◆ Dataset section:

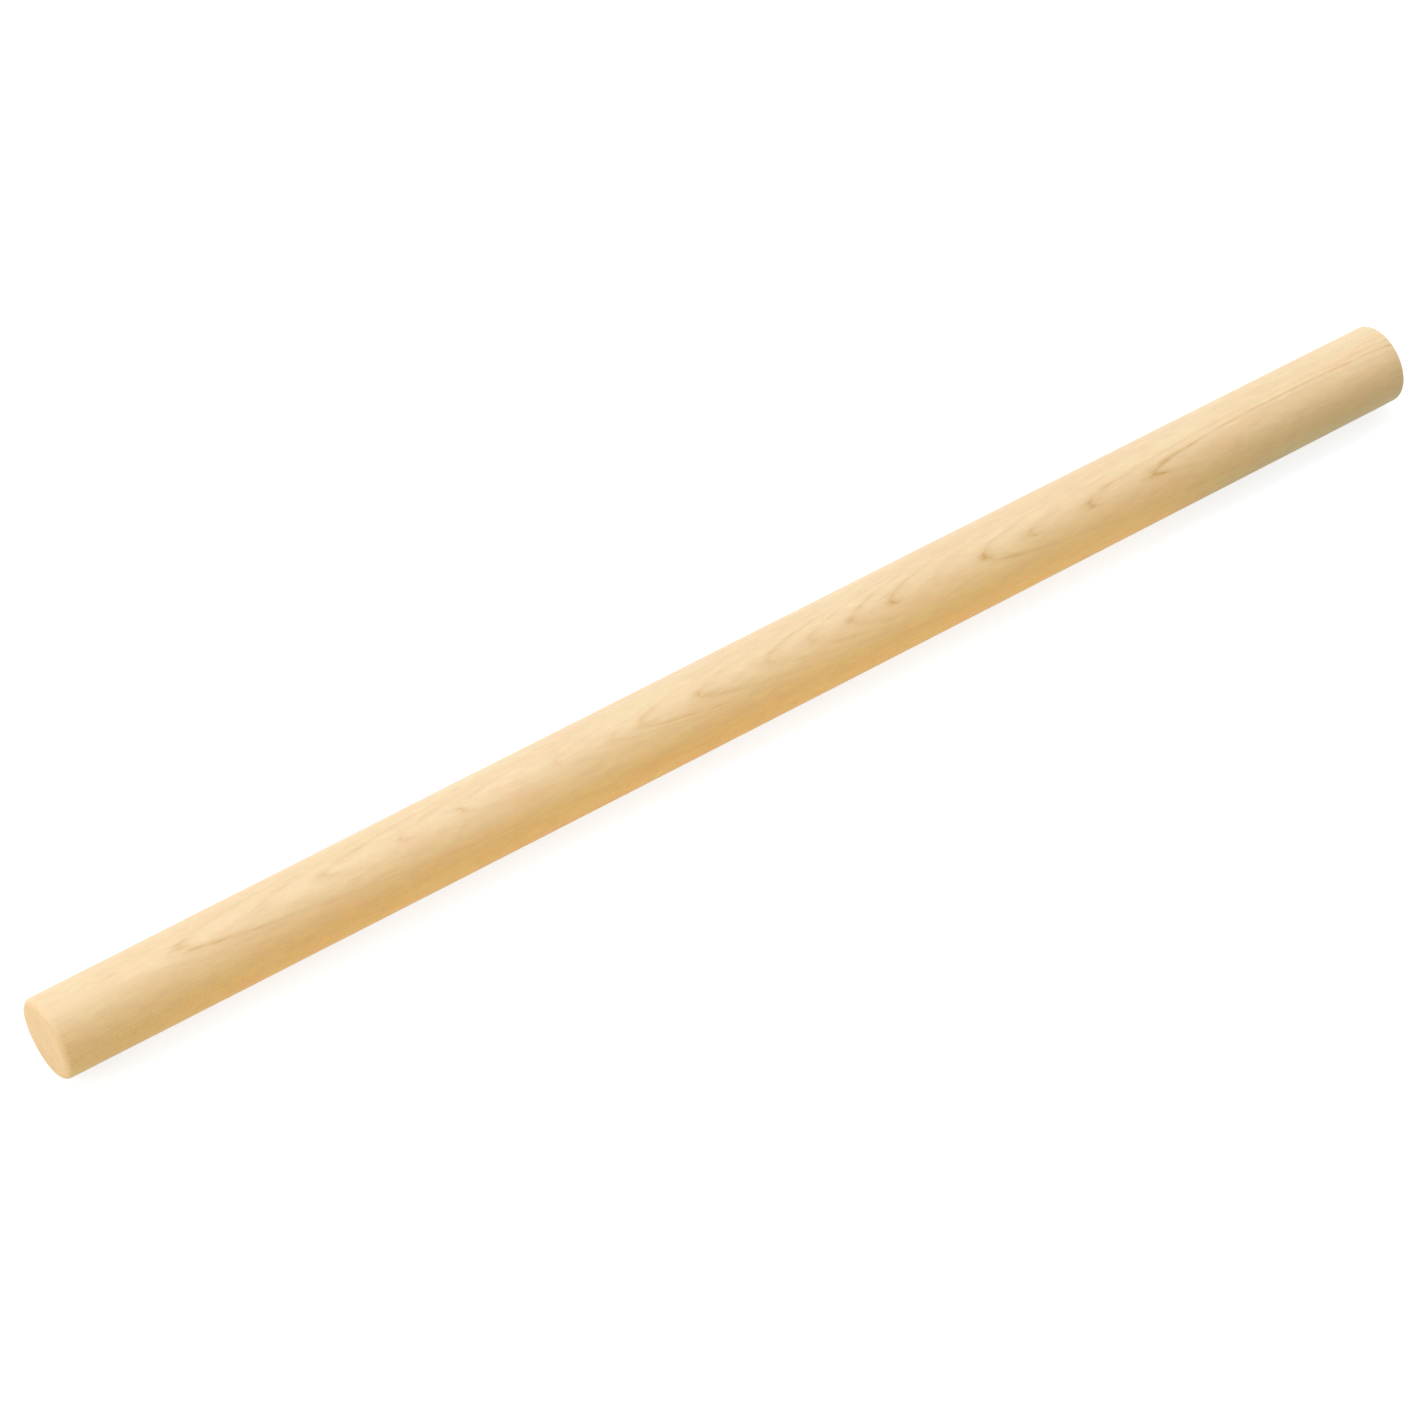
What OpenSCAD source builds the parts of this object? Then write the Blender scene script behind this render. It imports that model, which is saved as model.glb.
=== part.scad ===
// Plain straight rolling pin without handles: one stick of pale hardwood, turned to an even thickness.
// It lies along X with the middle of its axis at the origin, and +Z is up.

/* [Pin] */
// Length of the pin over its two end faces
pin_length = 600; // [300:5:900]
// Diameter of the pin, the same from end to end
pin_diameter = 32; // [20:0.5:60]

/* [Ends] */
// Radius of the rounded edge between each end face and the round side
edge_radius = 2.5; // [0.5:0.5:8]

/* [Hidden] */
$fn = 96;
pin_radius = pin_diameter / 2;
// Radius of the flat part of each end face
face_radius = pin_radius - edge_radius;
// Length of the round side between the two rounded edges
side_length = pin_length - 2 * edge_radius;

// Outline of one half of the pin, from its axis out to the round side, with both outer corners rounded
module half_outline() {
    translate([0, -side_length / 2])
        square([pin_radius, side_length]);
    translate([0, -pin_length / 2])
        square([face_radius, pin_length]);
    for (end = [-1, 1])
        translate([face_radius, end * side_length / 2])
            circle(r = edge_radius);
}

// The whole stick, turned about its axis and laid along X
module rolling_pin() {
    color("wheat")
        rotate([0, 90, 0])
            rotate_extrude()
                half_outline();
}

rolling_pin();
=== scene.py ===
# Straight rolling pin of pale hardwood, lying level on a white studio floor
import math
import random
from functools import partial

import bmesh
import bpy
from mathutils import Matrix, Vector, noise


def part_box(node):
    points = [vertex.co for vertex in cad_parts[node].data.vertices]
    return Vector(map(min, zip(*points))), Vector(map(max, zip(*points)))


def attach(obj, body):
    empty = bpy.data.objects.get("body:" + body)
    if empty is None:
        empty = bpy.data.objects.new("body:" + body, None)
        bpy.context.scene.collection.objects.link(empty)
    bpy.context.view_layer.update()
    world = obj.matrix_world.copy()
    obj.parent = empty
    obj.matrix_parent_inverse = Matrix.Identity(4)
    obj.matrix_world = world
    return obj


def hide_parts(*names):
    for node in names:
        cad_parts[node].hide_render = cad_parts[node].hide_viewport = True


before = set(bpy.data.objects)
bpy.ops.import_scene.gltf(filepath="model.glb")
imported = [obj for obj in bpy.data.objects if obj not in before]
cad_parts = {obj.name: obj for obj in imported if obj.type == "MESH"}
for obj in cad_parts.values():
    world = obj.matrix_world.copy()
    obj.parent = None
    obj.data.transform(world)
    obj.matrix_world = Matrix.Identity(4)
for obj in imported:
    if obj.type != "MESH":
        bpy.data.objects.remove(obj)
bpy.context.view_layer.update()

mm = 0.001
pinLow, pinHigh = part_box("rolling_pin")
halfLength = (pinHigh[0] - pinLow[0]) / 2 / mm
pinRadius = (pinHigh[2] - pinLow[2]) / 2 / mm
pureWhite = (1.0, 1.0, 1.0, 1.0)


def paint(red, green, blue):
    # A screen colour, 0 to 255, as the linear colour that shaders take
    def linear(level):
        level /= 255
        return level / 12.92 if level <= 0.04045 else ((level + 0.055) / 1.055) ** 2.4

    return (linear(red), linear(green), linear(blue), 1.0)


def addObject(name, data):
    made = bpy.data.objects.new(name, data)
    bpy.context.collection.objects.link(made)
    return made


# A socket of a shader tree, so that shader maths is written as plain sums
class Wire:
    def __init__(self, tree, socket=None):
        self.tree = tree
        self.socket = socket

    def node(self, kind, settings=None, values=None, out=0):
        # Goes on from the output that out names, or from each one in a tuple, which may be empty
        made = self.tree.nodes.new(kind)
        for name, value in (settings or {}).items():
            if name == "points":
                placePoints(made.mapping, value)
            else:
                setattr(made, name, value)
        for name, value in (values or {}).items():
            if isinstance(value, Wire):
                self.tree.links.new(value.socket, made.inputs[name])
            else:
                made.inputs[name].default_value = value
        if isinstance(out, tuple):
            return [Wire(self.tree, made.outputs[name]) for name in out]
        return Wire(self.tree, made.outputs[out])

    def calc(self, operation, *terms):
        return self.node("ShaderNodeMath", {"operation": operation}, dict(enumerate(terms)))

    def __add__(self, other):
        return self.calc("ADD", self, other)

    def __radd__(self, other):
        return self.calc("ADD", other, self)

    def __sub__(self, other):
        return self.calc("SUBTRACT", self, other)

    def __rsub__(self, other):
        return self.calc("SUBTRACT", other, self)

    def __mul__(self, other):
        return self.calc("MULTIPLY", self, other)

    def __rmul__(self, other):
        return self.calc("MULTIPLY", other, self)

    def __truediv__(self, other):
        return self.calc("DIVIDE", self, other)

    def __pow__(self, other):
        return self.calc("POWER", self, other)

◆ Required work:
Write out each line exactly as it appears, from the line with "outer corners rounded" up to and including the line with "bpy.context.scene.collection.objects.link(empty)".

◆ Output of the task:
// Outline of one half of the pin, from its axis out to the round side, with both outer corners rounded
module half_outline() {
    translate([0, -side_length / 2])
        square([pin_radius, side_length]);
    translate([0, -pin_length / 2])
        square([face_radius, pin_length]);
    for (end = [-1, 1])
        translate([face_radius, end * side_length / 2])
            circle(r = edge_radius);
}

// The whole stick, turned about its axis and laid along X
module rolling_pin() {
    color("wheat")
        rotate([0, 90, 0])
            rotate_extrude()
                half_outline();
}

rolling_pin();
=== scene.py ===
# Straight rolling pin of pale hardwood, lying level on a white studio floor
import math
import random
from functools import partial

import bmesh
import bpy
from mathutils import Matrix, Vector, noise


def part_box(node):
    points = [vertex.co for vertex in cad_parts[node].data.vertices]
    return Vector(map(min, zip(*points))), Vector(map(max, zip(*points)))


def attach(obj, body):
    empty = bpy.data.objects.get("body:" + body)
    if empty is None:
        empty = bpy.data.objects.new("body:" + body, None)
        bpy.context.scene.collection.objects.link(empty)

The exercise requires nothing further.